A home-made assault rifle rejected by the army last month “functioned flawlessly without any stoppages,” says its indignant manufacturer, the government-run Ordnance Factory Board or OFB.
NDTV broke the news a few weeks ago that the army had, after trials of the new 7.62mm x 51mm Assault Rifle, concluded that it failed basic tests including being too noisy and indiscreet for combat. A report from the army to the Defence Ministry seen by NDTV said that the indigenous rifle “requires comprehensive design analysis and improvement.”
In response, in a letter to NDTV, Dr U Mukherjee, the spokesperson of the gun manufacturer, said that a top Army General fired the rifle during trials and it delivered like a dream.
The Indian Army has a requirement for 1,85,000 Assault Rifles. With each rifle with associated equipment (such as sights) likely to cost approximately a lakh, the total value of the mega-contract could be worth approximately Rs.1850 crores.

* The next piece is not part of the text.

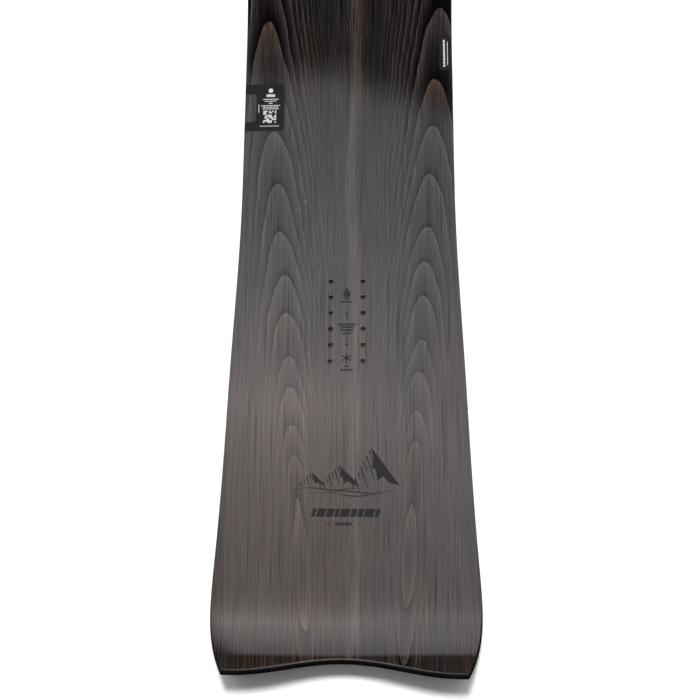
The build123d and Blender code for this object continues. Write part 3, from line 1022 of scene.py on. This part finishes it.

Ordinance Factory Board manufactured 7.62mm rifle that reportedly failed army trials
The Ordnance Factory Board, which is an arms-making unit of the Defence Ministry, also says that senior army officials reviewed the rifle at its factory in Ishapore, outside Kolkata in Bengal earlier this year. “The prototypes were physically tested and more than 300 rounds of ammunition were fired without any stoppage,” the manufacturer claimed, contradicting the army which had called for a “complete redesigning of the magazine to make loading the rifle easier. Safety mechanisms were also problematic with the rifle which had an “excessive number of faults and stoppages (during trials) to the extent of more than twenty times the maximum permissible standards,” the army had complained.
The OFB also says it has been “successful in reducing the recoil (of the Assault Rifle) to a comfortable level” and that the Ishapore factory is now manufacturing 10 more rifles for trial.
With the Army not in a position to presently accept the OFB’s Assault Rifle, the most basic weapon carried by infantry soldiers, key stake holders of the armed forces have met to lay out the precise specifications of the assault rifles that the forces need. NDTV has learned that 21 gun manufacturers from around the world have signalled their intention to bid for this contract.
Indian soldiers currently use AK-47s and INSAS or Indian Small Arms System rifles, which are made in India, and were inducted in the Army in 1988 and were meant to be replaced this year with deadlier assault rifles of higher calibre, especially for use along borders and in counter-insurgency operations.